Semantic Data Representation Across Multiple Perspectives

Research on k-v strategies for flattening data relationships and programmatic transformation patterns

Overview

This document outlines strategies for representing the same underlying data across multiple perspectives while preserving semantic meaning. The patterns described here build upon NERV’s PerspectiveAware, StateProjector, and EventBus components to enable efficient data transformation pipelines for different storage systems.

Core Challenge

Modern distributed systems need to represent the same canonical data in multiple formats optimized for different access patterns:

Time-series data for analytics and trend analysis
Full-text search for discovery and retrieval
Key-value strategies for fast lookups and caching
Graph relationships for understanding connections

Key-Value Flattening Strategies

1. Path-Based Keys

The most common approach where keys represent traversal paths from entity root to specific attributes. Excellent for preserving hierarchy while enabling efficient lookups.

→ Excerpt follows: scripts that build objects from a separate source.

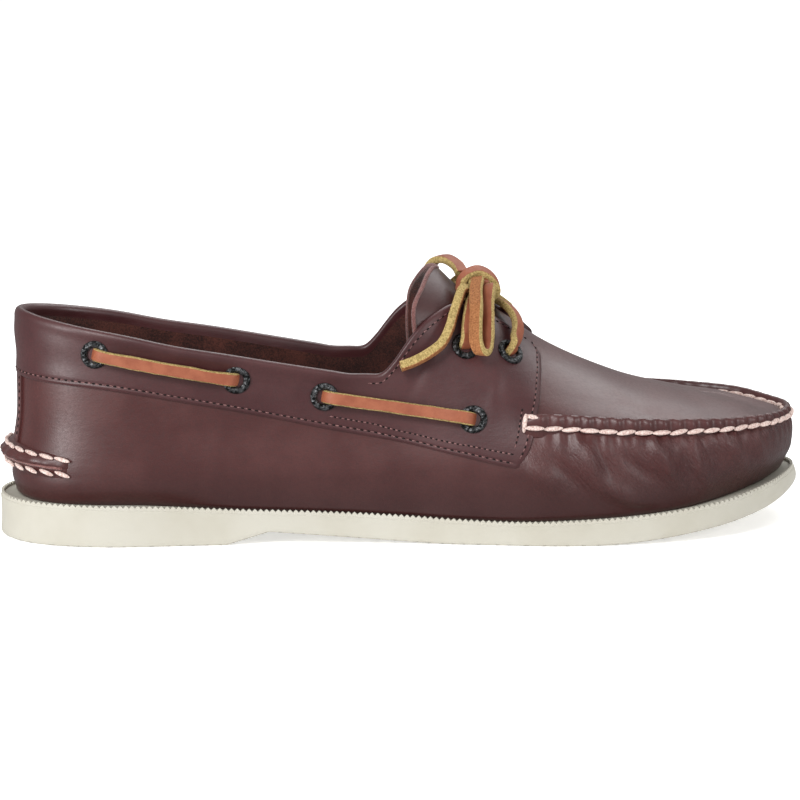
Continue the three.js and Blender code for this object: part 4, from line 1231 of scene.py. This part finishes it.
def dress_plug():
    """The plug on top of the forefoot, which runs back under the eyestays as the tongue."""
    a = np.concatenate([np.linspace(0, 0.01, 6), np.linspace(0.01, 1, 300)[1:]])
    b = np.linspace(-1, 1, 121)
    a, b = np.meshgrid(a, b, indexing="ij")
    w, level = plug_place(a, b)
    rest = on_last(w, level)
    out = -TONGUE_DROP * (1 - smooth(rest[..., 0], 0.014, 0.042))
    crest = np.exp(-(((CROWN - level) / 1.3) ** 2)) * (1 - smooth(rest[..., 0], 0.012, 0.022))
    out = out + TONGUE_ARCH * crest
    face = on_last(w, level, out)
    under_rows = 40
    under = on_last(w, level, out - WALL)[under_rows::-1]
    lip = [
        on_last(w[:1], level[:1], out[:1] - down * MM)[0] - np.array([back * MM, 0, 0])
        for down, back in ((1.5, 0.35), (1.0, 0.5), (0.5, 0.35))
    ]
    points = np.concatenate([under, np.stack(lip), face], 0)
    piece = sheet("plug_and_tongue", points)
    suede_rows = under_rows + len(lip)
    strips = np.arange(len(piece.data.polygons)) % (len(points) - 1)
    piece.data.polygons.foreach_set("material_index", (strips < suede_rows).astype(np.int32))
    finish(weld(piece, 1e-6), (UPPER, LINING), ["tongue"], angle=60)
    edge = face[0][face[0, :, 2] > TONGUE_LOWEST] + np.array([-0.3 * MM, 0, 0])
    cut = tube("tongue_edge", even_path(edge, 0.8 * MM), 0.85 * MM)
    finish(cut, RAW_EDGE, angle=60)


def dress_lining():
    """The inside of the upper, up to the collar's roll and over the toes."""
    w = np.linspace(-TOE, TOE, 420)
    t = np.linspace(0, 1, 40)
    w, t = np.meshgrid(w, t, indexing="ij")
    x = last_point(w, np.full(w.shape, 3.0))[..., 0]
    top = throat_level(w) - 0.12
    share = smooth(x, 0.036, 0.05)
    level = (top * (1 - share) + CROWN * share) * t
    points = on_last(w, level, np.full(w.shape, -WALL - 0.05 * MM))
    piece = sheet("lining", points)
    finish(piece, LINING, angle=60)


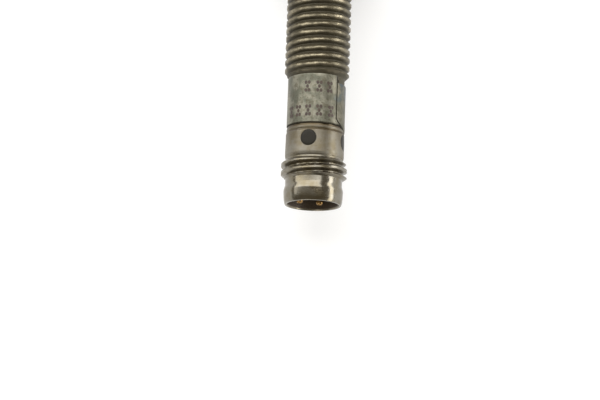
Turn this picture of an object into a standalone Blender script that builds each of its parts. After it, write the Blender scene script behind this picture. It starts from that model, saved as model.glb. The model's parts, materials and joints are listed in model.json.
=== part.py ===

Syntax Pattern: entity_type:id:attribute:sub_attribute

Examples:

user:123:profile:name → "John Doe"
user:123:posts:post_abc:title → "My First Post"

2. Semantic Hashing / Composite Keys

Encodes multiple facets of data into the key structure, enabling different perspectives of the same entity. Aligns with NERV’s “Semantic Hashes” concept.

Syntax Pattern: perspective:entity_type:id:field

Examples:

public:user:123:name → "John Doe"
internal:user:123:email → "john.doe@example.com"

3. Relationship Indexing

Uses Redis Sets or Sorted Sets to represent graph edges and maintain relationship information.

Syntax Pattern: entity_type:id:relation_type

Examples:

user:123:friends → SADD user:123:friends user:456 user:789
user:123:logins → ZADD user:123:logins 1672531200 "2023-01-01T00:00:00Z"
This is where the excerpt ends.